---------- Records to process ----------
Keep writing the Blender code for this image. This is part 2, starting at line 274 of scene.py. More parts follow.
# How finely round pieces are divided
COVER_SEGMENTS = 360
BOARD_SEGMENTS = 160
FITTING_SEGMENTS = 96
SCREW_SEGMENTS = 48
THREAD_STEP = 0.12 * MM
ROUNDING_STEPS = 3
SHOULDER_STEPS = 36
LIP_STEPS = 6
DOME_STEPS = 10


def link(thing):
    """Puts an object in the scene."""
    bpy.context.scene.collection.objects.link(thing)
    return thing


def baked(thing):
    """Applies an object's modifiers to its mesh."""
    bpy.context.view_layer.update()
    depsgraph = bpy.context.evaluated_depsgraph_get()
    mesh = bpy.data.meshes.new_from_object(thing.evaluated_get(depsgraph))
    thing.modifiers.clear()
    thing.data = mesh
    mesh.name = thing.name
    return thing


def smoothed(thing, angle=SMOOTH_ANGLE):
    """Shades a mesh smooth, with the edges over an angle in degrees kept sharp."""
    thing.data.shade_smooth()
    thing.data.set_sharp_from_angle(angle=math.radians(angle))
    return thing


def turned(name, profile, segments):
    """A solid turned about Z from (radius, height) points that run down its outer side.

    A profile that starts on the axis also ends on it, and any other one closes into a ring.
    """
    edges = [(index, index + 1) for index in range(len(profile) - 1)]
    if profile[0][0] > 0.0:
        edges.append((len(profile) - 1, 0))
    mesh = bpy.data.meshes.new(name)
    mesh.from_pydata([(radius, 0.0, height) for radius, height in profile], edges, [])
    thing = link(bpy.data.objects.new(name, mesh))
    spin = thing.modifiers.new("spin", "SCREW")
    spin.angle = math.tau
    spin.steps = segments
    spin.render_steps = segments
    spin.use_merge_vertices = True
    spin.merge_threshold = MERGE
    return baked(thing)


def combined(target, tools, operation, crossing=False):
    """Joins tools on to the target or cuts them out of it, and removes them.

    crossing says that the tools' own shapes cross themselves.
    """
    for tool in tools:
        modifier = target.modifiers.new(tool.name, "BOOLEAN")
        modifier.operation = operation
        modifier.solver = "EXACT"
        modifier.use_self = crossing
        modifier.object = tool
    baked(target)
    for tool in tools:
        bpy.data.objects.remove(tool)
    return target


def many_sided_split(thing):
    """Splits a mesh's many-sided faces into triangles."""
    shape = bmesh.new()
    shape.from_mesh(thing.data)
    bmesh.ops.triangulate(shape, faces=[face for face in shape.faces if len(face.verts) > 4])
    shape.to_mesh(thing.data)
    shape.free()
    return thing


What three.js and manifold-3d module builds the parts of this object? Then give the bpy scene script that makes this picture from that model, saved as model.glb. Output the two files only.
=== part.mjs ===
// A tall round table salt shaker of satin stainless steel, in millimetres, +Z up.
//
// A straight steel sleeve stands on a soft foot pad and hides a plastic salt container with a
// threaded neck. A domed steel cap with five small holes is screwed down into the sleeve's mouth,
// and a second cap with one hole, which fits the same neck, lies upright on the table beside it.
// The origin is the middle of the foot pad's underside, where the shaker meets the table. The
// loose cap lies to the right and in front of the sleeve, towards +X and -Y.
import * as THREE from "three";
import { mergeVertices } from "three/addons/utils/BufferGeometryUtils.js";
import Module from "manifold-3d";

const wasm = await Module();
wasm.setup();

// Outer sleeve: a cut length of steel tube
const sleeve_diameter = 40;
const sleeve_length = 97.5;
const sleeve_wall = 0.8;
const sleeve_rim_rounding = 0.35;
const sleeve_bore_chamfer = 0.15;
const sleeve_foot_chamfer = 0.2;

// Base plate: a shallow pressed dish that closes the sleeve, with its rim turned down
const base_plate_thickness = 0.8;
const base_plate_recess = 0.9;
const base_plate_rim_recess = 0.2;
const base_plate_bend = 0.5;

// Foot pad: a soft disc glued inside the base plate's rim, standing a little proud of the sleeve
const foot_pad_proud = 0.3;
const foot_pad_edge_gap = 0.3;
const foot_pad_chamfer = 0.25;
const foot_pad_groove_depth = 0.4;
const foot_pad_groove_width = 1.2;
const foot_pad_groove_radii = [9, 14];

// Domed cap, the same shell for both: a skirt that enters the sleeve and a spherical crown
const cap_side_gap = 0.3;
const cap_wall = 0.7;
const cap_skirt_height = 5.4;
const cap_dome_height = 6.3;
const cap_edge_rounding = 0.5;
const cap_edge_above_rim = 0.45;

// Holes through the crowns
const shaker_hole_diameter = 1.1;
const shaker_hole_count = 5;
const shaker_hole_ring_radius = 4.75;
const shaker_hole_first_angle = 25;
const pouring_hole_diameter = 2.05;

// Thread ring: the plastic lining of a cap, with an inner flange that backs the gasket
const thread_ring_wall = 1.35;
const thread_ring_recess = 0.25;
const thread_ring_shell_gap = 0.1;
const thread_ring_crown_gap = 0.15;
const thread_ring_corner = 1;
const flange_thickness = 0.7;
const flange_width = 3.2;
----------
§ **What is being asked**: Copy out only the lines running from the beginning of the data to the line with "its outer side.", both ends included.

§ **Written answer**:
Keep writing the Blender code for this image. This is part 2, starting at line 274 of scene.py. More parts follow.
# How finely round pieces are divided
COVER_SEGMENTS = 360
BOARD_SEGMENTS = 160
FITTING_SEGMENTS = 96
SCREW_SEGMENTS = 48
THREAD_STEP = 0.12 * MM
ROUNDING_STEPS = 3
SHOULDER_STEPS = 36
LIP_STEPS = 6
DOME_STEPS = 10


def link(thing):
    """Puts an object in the scene."""
    bpy.context.scene.collection.objects.link(thing)
    return thing


def baked(thing):
    """Applies an object's modifiers to its mesh."""
    bpy.context.view_layer.update()
    depsgraph = bpy.context.evaluated_depsgraph_get()
    mesh = bpy.data.meshes.new_from_object(thing.evaluated_get(depsgraph))
    thing.modifiers.clear()
    thing.data = mesh
    mesh.name = thing.name
    return thing


def smoothed(thing, angle=SMOOTH_ANGLE):
    """Shades a mesh smooth, with the edges over an angle in degrees kept sharp."""
    thing.data.shade_smooth()
    thing.data.set_sharp_from_angle(angle=math.radians(angle))
    return thing


def turned(name, profile, segments):
    """A solid turned about Z from (radius, height) points that run down its outer side.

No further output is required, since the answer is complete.